Dienstag, 28. Januar 2020

Ein Fall für die Euthanasie?

Gestern jährte sich zum 75. Mal der Tag der Befreiung des KZ Auschwitz. Einer der wenigen Überlebenden, der an diesem Tag endlich wieder, dem Tode durch Krankheit näher als dem Leben, die Freiheit erlangte, war Otto Frank, geboren im gleichen Jahr wie Adolf Hitler in Deutschland, ein echter Frankfurter Junge, der dann im dritten Reich, aufgrund seines jüdischen Glaubens, der ihm aber nie sonderlich wichtig war, mit seiner Familie nach Amsterdam in die Niederlande emigrierte.

Bekannt wurde er als Vater von Anne Frank, die in dem Versteck, in dem sie über 2 Jahre lang aufgrund der Judenverfolgung, die während des Krieges auch das besetze Holland erreichte, mit ihrer Familie und Freunden gelebt und Tagebuch geschrieben hat. Otto Frank überlebte als einziger dieser acht Untergetauchten und machte seine Tochter und deren Tagebuch postum weltberühmt.

Auch ich frage mich an solchen Tagen, wie man wohl mit mir und meiner Multiple Sklerose damals verfahren wäre.
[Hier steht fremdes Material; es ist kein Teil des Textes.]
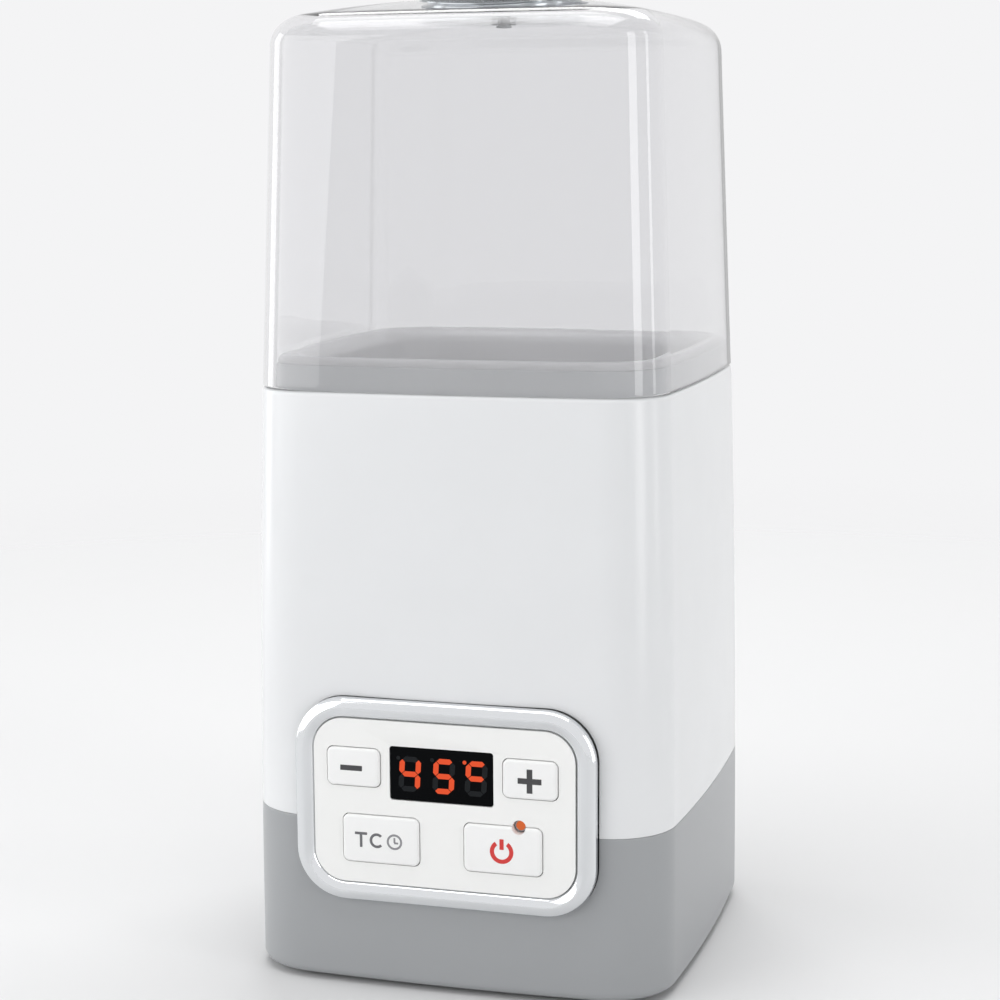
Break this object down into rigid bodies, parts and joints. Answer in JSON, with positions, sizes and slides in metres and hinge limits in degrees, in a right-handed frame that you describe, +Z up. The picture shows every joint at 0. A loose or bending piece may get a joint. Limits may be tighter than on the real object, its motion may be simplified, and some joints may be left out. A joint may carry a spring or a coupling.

Wäre ich bereits tot oder hätte man mich "nur" zwangssterilisiert? Wäre ich irgendwie "durchgeschlüpft", weil man mir meine Krankheit eben nicht ansieht? Oder wäre ich, aufgrund meiner langen und akribisch geführten Krankenakte, mit monatlich einem neuen Bericht über meine regelmäßigen Infusionen, die meine Krankheit haben halbwegs zur Ruhe kommen lassen, inzwischen dem "Euthanasieprogramm für lebensunwertes Leben" zum Opfer gefallen?

Hätte man meine Medikation, wenn man damals schon auf dem medizinischen Stand wie heute gewesen wäre, irgendwann eingestellt, weil der Staat bzw. die Krankenkassen die 2400€ (bzw. damals um 1944 knapp 730 Reichsmark) jeden Monat für meine mir das Leben erleichternde Infusion vielleicht irgendwann nicht mehr erübrigen wollten, weil nach nationalsozialistischen Weltbild mein Leiden dadurch nur künstlich verlängert worden, aber eben keine Heilung möglich wäre? Also es aufgrund der Unheilbarkeit für die staatlichen Stellen rausgeworfenes Geld gewesen wäre?


Wie schnell wäre ich in irgendeiner staatlichen Einrichtung oder vielleicht dann bei fortschreitender MS-Erkrankung in einem KZ verschwunden? Von meinen (damit einhergehenden) psychischen Erkrankungen ganz zu schweigen. 

Wäre ich als Mensch wirklich völlig egal gewesen, das wer und was ich bin, sondern wäre es nur darum gegangen, welche Krankheit ich in welchem Stadium habe? Um mich dann letztendlich einfach zu entsorgen, weil ich keine Daseinsberechtigung mehr hätte?

Ich bin froh im heutigen Deutschland zu leben, in dem ich schnelle und relativ unbürokratische Hilfe im Kampf gegen den Fortschritt meiner Krankheit bekomme. In dem ich nicht für meine Medikamente, die ich mir selber einfach nicht leisten könnte, mit meinem Geld aufkommen muss, sondern mich eine Solidargemeinschaft auffängt. Und trotz der Leute, die sich eben die oben geschilderte Zeit heutzutage wieder zurückwünschen, und trotz sicher vieler gesundheitspolitischer Defizite, an denen dringend noch gearbeitet werden muss, kann ich mir im Moment kein besseres Land für meine gesundheitliche Versorgung wünschen als Deutschland. 


Um den Kreis zu schließen, möchte ich diesen Blogbeitrag mit einem Zitat von Otto Frank abschließen:

"Was geschehen ist, können wir nicht mehr ändern. Das einzige, was wir tun können, ist, aus der Vergangenheit zu lernen und zu erkennen, was Diskriminierung und Verfolgung unschuldiger Menschen bedeutet. Meine Meinung ist, dass jeder die Pflicht hat, gegen Vorurteile zu kämpfen."